## Do this
Exactly reproduce each line of the listing that follows.
═══ Data ═══
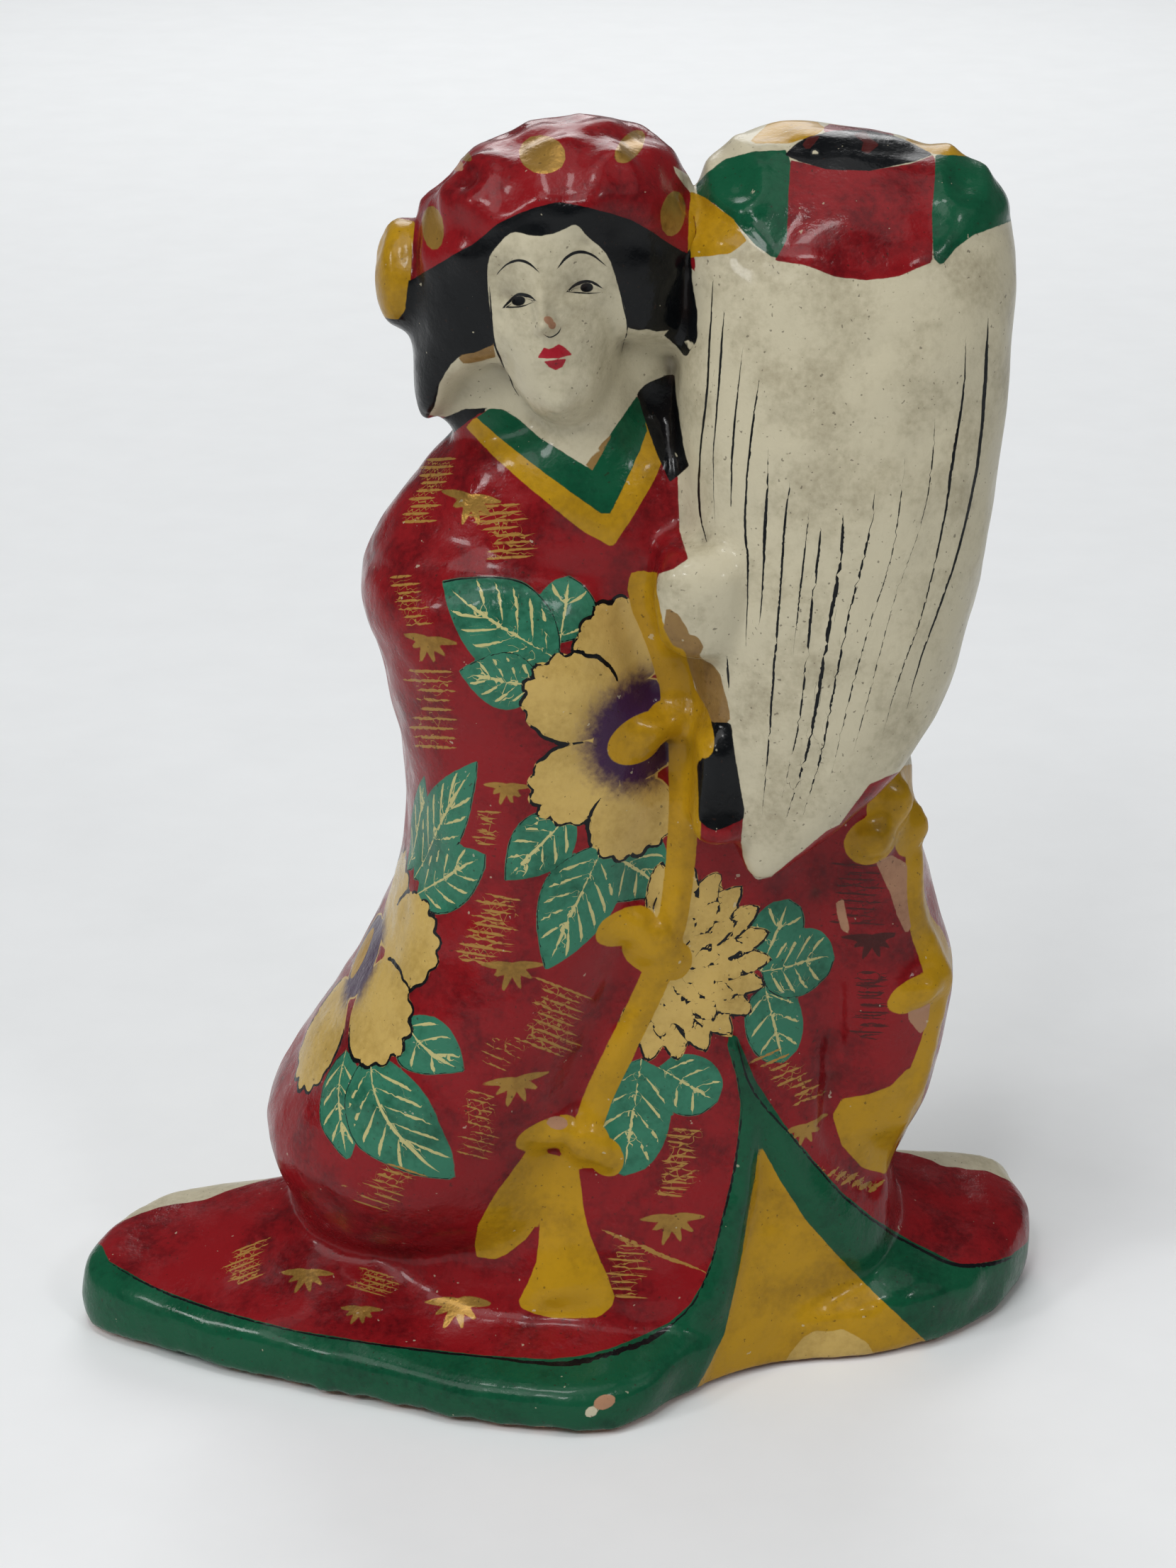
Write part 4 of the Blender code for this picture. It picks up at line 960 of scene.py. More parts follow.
def depth_inside(points, outline):
    """How far each point lies inside an outline, negative outside it."""
    corners = np.array(outline, float)
    inside = np.zeros(len(points), bool)
    for a, b in zip(corners, np.roll(corners, -1, axis=0)):
        spans = (a[1] > points[:, 1]) != (b[1] > points[:, 1])
        rise = b[1] - a[1] if b[1] != a[1] else 1
        crossing = a[0] + (points[:, 1] - a[1]) * (b[0] - a[0]) / rise
        inside ^= spans & (points[:, 0] < crossing)
    rim = [(*corner, 1) for corner in (*outline, outline[0])]
    return np.where(inside, 1, -1) * widths_away(points, rim)


def eased(t):
    """A smooth step from 0 to 1."""
    t = np.clip(t, 0, 1)
    return t * t * (3 - 2 * t)


def dome(r):
    """A smooth rise from 0 at r = 1 to 1 at r = 0."""
    return (1 - np.clip(r, 0, 1) ** 2) ** 2


def lumps(points, size):
    """The unevenness that fingers leave on clay, between about -1 and 1."""
    return np.array([noise.noise(Vector(point) / size + LUMPS_START) for point in points])


def vertices_of(skin):
    """The places, in metres, and the normals of a mesh's vertices."""
    count = len(skin.vertices)
    points, normals = np.empty(count * 3, np.float32), np.empty(count * 3, np.float32)
    skin.vertices.foreach_get("co", points)
    skin.vertex_normals.foreach_get("vector", normals)
    return points.reshape(-1, 3), normals.reshape(-1, 3)


def spread_of(skin):
    """The places, in shares, and the normals of a mesh's vertices."""
    points, normals = vertices_of(skin)
    return points.astype(float) / SHARE, normals.astype(float)


def carving(points, normals):
    """How far the finer relief lifts each point of the clay along its normal, in shares."""
    flat = points[:, [0, 2]]
    front = eased((FRONT_FROM - normals[:, 1]) / FRONT_FADE)
    lift = np.zeros(len(points))
    for rise, edge, outline in FIELDS:
        lift += front * rise * eased(depth_inside(flat, outline) / edge + 0.5)
    for rise, line in CREASES:
        lift += front * rise * dome(widths_away(flat, open_curve(line)))
    for centre, radius, rise in SWELLINGS:
        lift += rise * dome(np.linalg.norm(points - np.array(centre), axis=1) / radius)
    for x, z, radius, half_width, rise in RINGS:
        away = np.abs(np.hypot(flat[:, 0] - x, flat[:, 1] - z) - radius)
        lift += front * rise * dome(away / half_width)
    for size, rise in LUMPS:
        lift += rise * lumps(points, size)
    peak = CAP_PEAK_SLOPE * np.maximum(0, CAP_PEAK - np.abs(points[:, 0] - CAP_MIDDLE))
    cap = eased((points[:, 2] - CAP_RIM - peak) / CAP_FADE)
    cap *= points[:, 0] < CAP_RIGHT
    lift += CAP_LUMPS[1] * cap * lumps(points, CAP_LUMPS[0])
    turn = np.array(face_place().inverted())
    on_face = points @ turn[:3, :3].T + turn[:3, 3]
    for x, z, half_width, half_height, rise in FACE_SWELLINGS:
        away = np.hypot((on_face[:, 0] - x) / half_width, (on_face[:, 2] - z) / half_height)
        lift += front * (on_face[:, 1] < FACE_FRONT) * rise * dome(away)
    return lift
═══
## Completed exercise
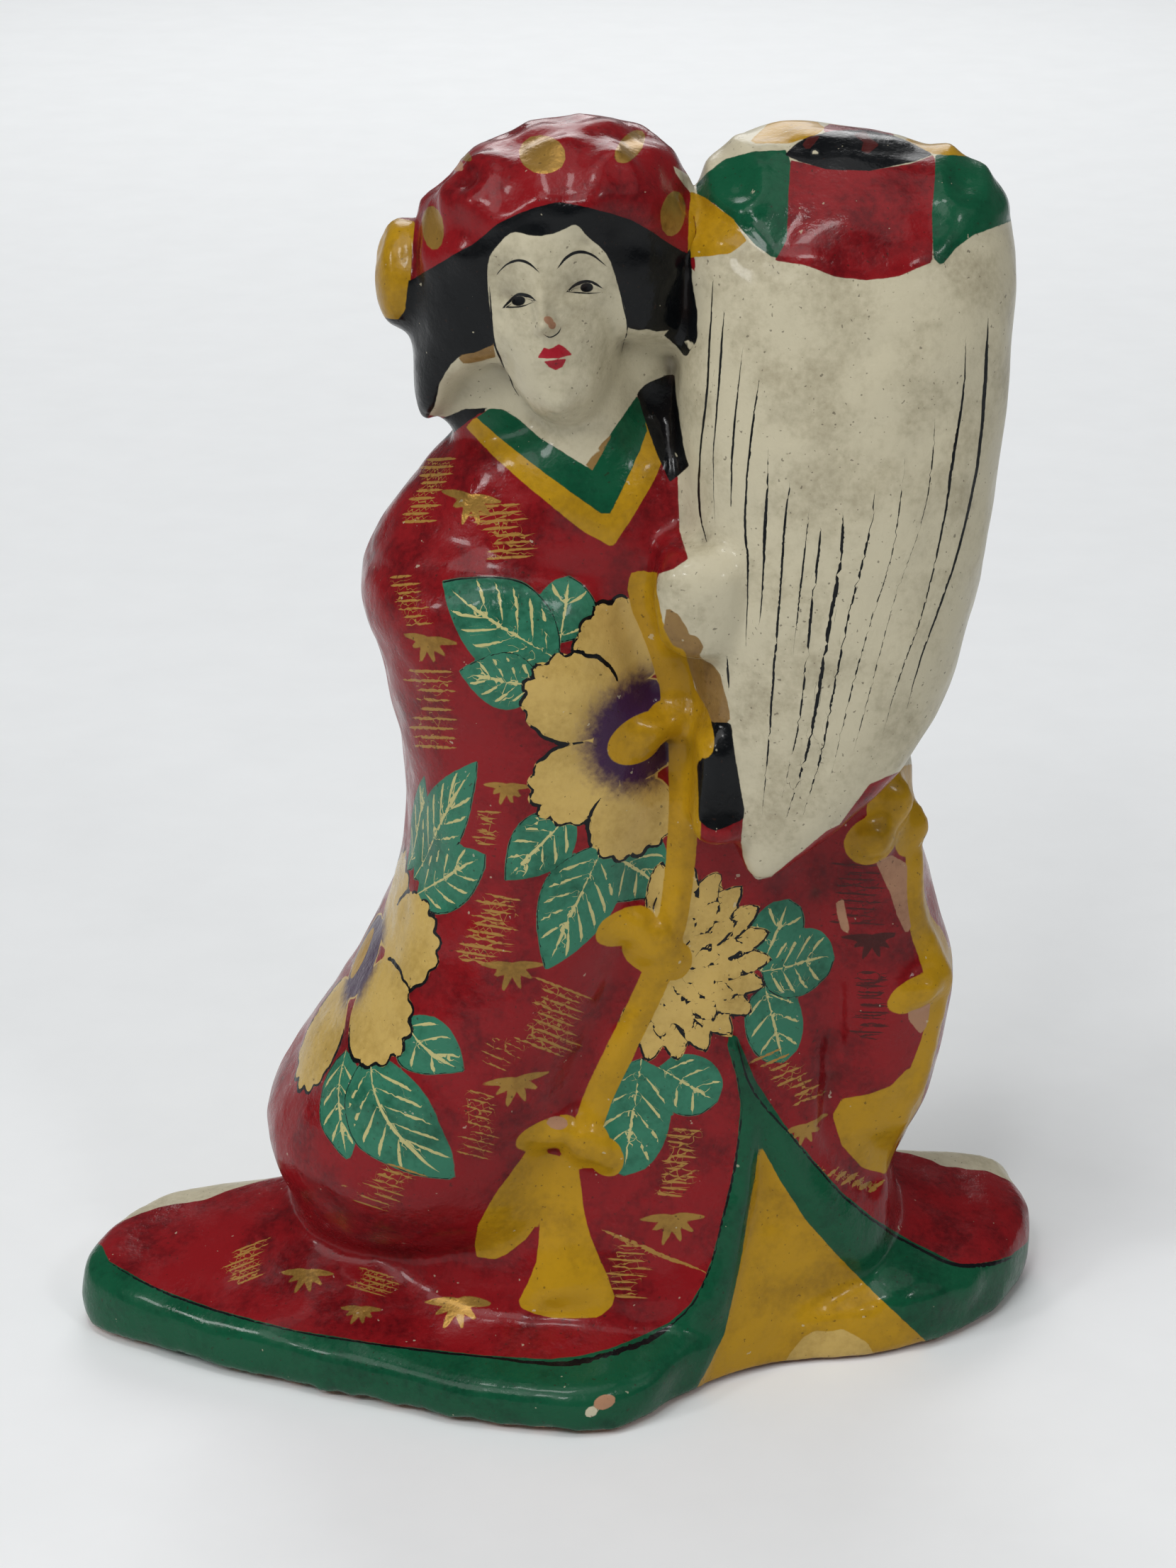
Write part 4 of the Blender code for this picture. It picks up at line 960 of scene.py. More parts follow.
def depth_inside(points, outline):
    """How far each point lies inside an outline, negative outside it."""
    corners = np.array(outline, float)
    inside = np.zeros(len(points), bool)
    for a, b in zip(corners, np.roll(corners, -1, axis=0)):
        spans = (a[1] > points[:, 1]) != (b[1] > points[:, 1])
        rise = b[1] - a[1] if b[1] != a[1] else 1
        crossing = a[0] + (points[:, 1] - a[1]) * (b[0] - a[0]) / rise
        inside ^= spans & (points[:, 0] < crossing)
    rim = [(*corner, 1) for corner in (*outline, outline[0])]
    return np.where(inside, 1, -1) * widths_away(points, rim)


def eased(t):
    """A smooth step from 0 to 1."""
    t = np.clip(t, 0, 1)
    return t * t * (3 - 2 * t)


def dome(r):
    """A smooth rise from 0 at r = 1 to 1 at r = 0."""
    return (1 - np.clip(r, 0, 1) ** 2) ** 2


def lumps(points, size):
    """The unevenness that fingers leave on clay, between about -1 and 1."""
    return np.array([noise.noise(Vector(point) / size + LUMPS_START) for point in points])


def vertices_of(skin):
    """The places, in metres, and the normals of a mesh's vertices."""
    count = len(skin.vertices)
    points, normals = np.empty(count * 3, np.float32), np.empty(count * 3, np.float32)
    skin.vertices.foreach_get("co", points)
    skin.vertex_normals.foreach_get("vector", normals)
    return points.reshape(-1, 3), normals.reshape(-1, 3)


def spread_of(skin):
    """The places, in shares, and the normals of a mesh's vertices."""
    points, normals = vertices_of(skin)
    return points.astype(float) / SHARE, normals.astype(float)


def carving(points, normals):
    """How far the finer relief lifts each point of the clay along its normal, in shares."""
    flat = points[:, [0, 2]]
    front = eased((FRONT_FROM - normals[:, 1]) / FRONT_FADE)
    lift = np.zeros(len(points))
    for rise, edge, outline in FIELDS:
        lift += front * rise * eased(depth_inside(flat, outline) / edge + 0.5)
    for rise, line in CREASES:
        lift += front * rise * dome(widths_away(flat, open_curve(line)))
    for centre, radius, rise in SWELLINGS:
        lift += rise * dome(np.linalg.norm(points - np.array(centre), axis=1) / radius)
    for x, z, radius, half_width, rise in RINGS:
        away = np.abs(np.hypot(flat[:, 0] - x, flat[:, 1] - z) - radius)
        lift += front * rise * dome(away / half_width)
    for size, rise in LUMPS:
        lift += rise * lumps(points, size)
    peak = CAP_PEAK_SLOPE * np.maximum(0, CAP_PEAK - np.abs(points[:, 0] - CAP_MIDDLE))
    cap = eased((points[:, 2] - CAP_RIM - peak) / CAP_FADE)
    cap *= points[:, 0] < CAP_RIGHT
    lift += CAP_LUMPS[1] * cap * lumps(points, CAP_LUMPS[0])
    turn = np.array(face_place().inverted())
    on_face = points @ turn[:3, :3].T + turn[:3, 3]
    for x, z, half_width, half_height, rise in FACE_SWELLINGS:
        away = np.hypot((on_face[:, 0] - x) / half_width, (on_face[:, 2] - z) / half_height)
        lift += front * (on_face[:, 1] < FACE_FRONT) * rise * dome(away)
    return lift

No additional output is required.